How many more young men and women must give up their lives before you realize that the financial benefits of living in the country where you were born or where you chose to settle, do not outweigh the incredible reasons to If you won't leave for yourself, leave for your grandchildren.

Your children are already coming here - it's happening in France, where 11,000 Jews went to begin learning about the process of moving here just in the last month or so. Rather than tear them in half, come with them, bring them. For all the problems you think we have here, our lives are richer than you can imagine, more secure than you ever dreamed. Don't point to a single incident here and compare it to a massive tidal wave there.

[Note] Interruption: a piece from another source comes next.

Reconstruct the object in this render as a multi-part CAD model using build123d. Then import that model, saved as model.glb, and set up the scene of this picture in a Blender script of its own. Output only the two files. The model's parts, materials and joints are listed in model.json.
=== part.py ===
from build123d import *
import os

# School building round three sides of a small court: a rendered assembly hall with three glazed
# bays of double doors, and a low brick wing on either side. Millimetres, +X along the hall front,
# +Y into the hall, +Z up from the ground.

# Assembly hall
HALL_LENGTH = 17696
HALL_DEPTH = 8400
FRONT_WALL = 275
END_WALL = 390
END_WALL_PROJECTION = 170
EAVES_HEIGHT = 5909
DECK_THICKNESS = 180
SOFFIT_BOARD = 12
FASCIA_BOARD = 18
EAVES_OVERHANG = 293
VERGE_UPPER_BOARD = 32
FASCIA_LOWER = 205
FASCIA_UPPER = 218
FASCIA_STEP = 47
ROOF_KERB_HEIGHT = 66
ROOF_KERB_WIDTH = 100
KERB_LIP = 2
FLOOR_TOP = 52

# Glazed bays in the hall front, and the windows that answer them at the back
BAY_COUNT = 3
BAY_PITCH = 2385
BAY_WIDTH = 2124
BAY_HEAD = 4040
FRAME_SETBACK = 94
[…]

I don't know if this will make sense but here in Israel, we are all targets equally. Obama's absurd comment about random makes some sense here - because while the terrorist attacks Jews here, it means he is attacking most Israelis - so while the crime is still terror, the victim doesn't matter - not to the terrorist and not to us. He will attempt to kill with all his power; we will attempt to defend will all of ours. Each person here is equally protected, equally loved, equally valued.

You ARE alone there relative to your society because the attack on the synagogue this morning was an attack against Jews, not Danes; the attack on the supermarket in Paris was an attack against Jews, not France. Every attack against Jews here is an attack against Israel.

Here, you are never alone - not as a target, not as a valued member of society. Not as a Jew, not as a human being. There, you are a Jew...born to live on the edge, to be targeted when some hate-filled extremist wants to attack, and protected when your host country remembers (which usually happens right AFTER the attack).

What could not be done in 1944 can be done in 2015.

Get. Out. Now.

1 comment:

Frank said...

Let the people live where they want and don't lecture them where they have to live.Has it ever occured to you that Israel is too small to give all Jewish people a home there? What do you do then? Grab land from the Arabs?